Thursday, 22 October 2009

Pumpkins & parties...



My goodness it's been a bit grey round here the past week or so. No tantalising glimpses of sunshine and to make matters worse my youngest daughter, Little Sister, has gone off for a week on a school trip and we all miss her so.... I have visions of her gripping on to cliff faces, rope in hand and sheer terror on her face, the reality is, I hope, that she has spent the past week up all night giggling with her friends. Can't wailt till Friday to collect her. Poor thing, I sent her off looking like the Michelin Man buried under a mountain of waterproof clothing and fleecy hoodies! (she won't thank me I know).



Just over a week ago there was lots of sunshine. We took Big Sister and a group of teenage girls camping for her birthday (thanks to all of you for your lovely birthday wishes, she had a very, very special day). Back to the camping - We returned to our favourite campsite and had booked two yurts on different fields, allowing the girls some independance and us some space from the noise (in the event they were really good and quiet, or so I'm told).
The girls' yurt was beside a babbling brook,



complete with swinging hammock,



beautifully made double bed,
Welsh dresser and cooker.



Ours was the yurt we'd camped in before in the beautiful tree lined spot that looked even more glorious in the golden Autumnal sunshine.



So we spent the weekend climbing giant haystacks (there was a wrestler called that, wasn't there?),



eating, swinging from trees, trampling through the golden, crispy leaves, eating, breathing out, long, deep breaths, playing table tennis, eating, laughing, eating, enjoying each other's company and eating!



I know you may have seen many of these views before,



but the sunlight and the dappled October shade, together with the most beautiful coloured trees just begged me to take some more photos!



We really didn't know where to look first.



Hot air balloons flying above us and landing in the next field... Pumpkins dotted around the campsite...



beautiful sunflowers still in bloom.



Tunnels full of the most exquisite gourds,



squashes and pumpkins,



Strange, exotic shapes,



beautiful mouthwatering colours.



Just look at those blue crates and orange pumpkins together!



We bought a variety to bring home



and once we had recovered from a weekend of binge eating we enjoyed the delicious and varying tastes of them.
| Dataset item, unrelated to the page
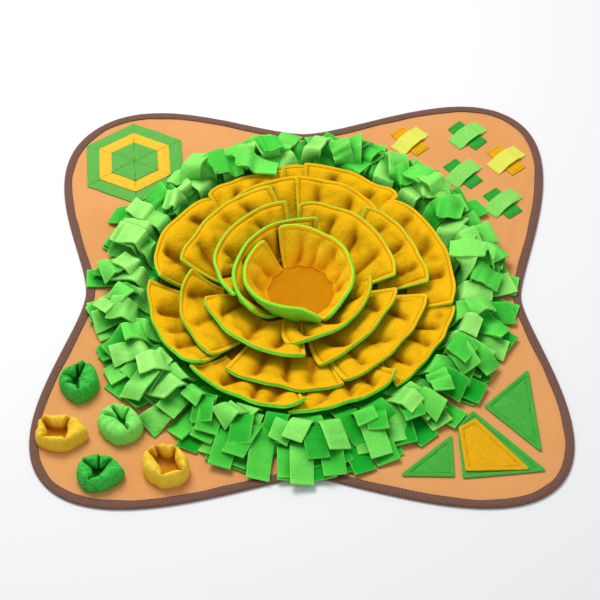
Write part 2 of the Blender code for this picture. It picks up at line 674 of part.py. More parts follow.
# ---------------------------------------------------------------- the mat
for existing in list(bpy.data.objects):
    bpy.data.objects.remove(existing, do_unlink=True)
COLLECTION = bpy.data.collections.new("snuffle_mat")
CUTTERS = bpy.data.collections.new("cutters")
bpy.context.scene.collection.children.link(COLLECTION)
bpy.context.scene.collection.children.link(CUTTERS)
MAT = bpy.data.objects.new("mat", None)
COLLECTION.objects.link(MAT)
EDGE = outline_points()
MIDDLE = (EDGE.min(axis=0) + EDGE.max(axis=0)) / 2
MAT.location = (-MIDDLE[0] * MM, -MIDDLE[1] * MM, 0.0)

build_panel()
build_binding()
build_cup_floor()
for petal_row in PETALS:
    build_petal(*petal_row)
for sector_index, sector_strips in enumerate(lay_strips()):
    build_fringe(sector_index, sector_strips)
build_hexagons()
build_crosses()
for pouch_row in POUCHES:
    build_pouch(*pouch_row)
build_triangles()
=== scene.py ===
"""The snuffle mat's cloth: a quilted panel with a bound edge, a rosette of gathered fleece petals, a ring of
cut fleece strips, and four corners sewn with a felt hexagon, crosses, pouches and triangles.

The tables are in millimetres and degrees in the mat's own frame, the rosette's polar about its centre.
"""

import math
import random

import bmesh
import bpy
import numpy as np
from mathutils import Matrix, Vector


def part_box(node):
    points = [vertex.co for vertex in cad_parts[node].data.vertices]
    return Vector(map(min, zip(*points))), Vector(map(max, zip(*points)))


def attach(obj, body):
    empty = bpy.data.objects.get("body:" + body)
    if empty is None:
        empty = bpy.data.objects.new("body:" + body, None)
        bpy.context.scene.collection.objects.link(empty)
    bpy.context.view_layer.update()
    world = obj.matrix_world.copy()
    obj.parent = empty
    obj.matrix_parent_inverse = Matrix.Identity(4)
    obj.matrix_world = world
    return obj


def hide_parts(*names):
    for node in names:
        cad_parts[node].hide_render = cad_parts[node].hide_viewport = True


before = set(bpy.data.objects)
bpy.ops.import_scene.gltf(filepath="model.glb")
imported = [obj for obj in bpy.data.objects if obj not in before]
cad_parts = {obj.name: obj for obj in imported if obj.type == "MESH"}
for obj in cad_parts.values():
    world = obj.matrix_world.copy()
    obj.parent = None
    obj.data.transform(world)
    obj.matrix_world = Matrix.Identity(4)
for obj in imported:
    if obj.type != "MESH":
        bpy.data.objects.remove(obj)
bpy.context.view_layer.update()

MM = 0.001

# ---------------- sizes, in millimetres
SEAT = 0.3
PANEL_THICK = 3.0
BINDING_WIDTH = 13.0
BINDING_THICK = 1.5
BINDING_STITCH = 9.8            # how far in the binding's row of stitches runs
STITCH_LENGTH = 4.0
FELT_THICK = 1.6
PETAL_THICK = 3.0
STRIP_THICK = 2.8
ROSETTE_CENTRE = (-3.6, -1.8)
CUP_FLOOR_RADIUS = 48.0
DECK = PANEL_THICK + SEAT       # the height at which a piece sewn to the panel starts
FELT_LAYER = FELT_THICK + SEAT
FAR = 9.0                       # too far from a seam or a cut edge for it to show

# direction, distance from the centre, handle length, at a waist and a lobe's tip in turn
OUTLINE = (
    (-2.0, 296, 56), (46.0, 452, 112),
    (90.0, 297, 71), (135.5, 433, 121),
    (181.0, 297, 68), (224.5, 452, 111),
    (270.5, 302, 46), (315.0, 449, 106),
)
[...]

It took a week to rid the clothes of the smell of woodsmoke... and now a week later I somehow miss it. Especially when I look out of the window and see the distinct lack of colour all around.
However, there are good things to look forward to - my little rose will be home tomorrow, my two roses will then be on half term (hurrah!) and in our Emporium there are exciting things afoot... and we're not just talking gorgeous vintagey Christmassy festive goodness!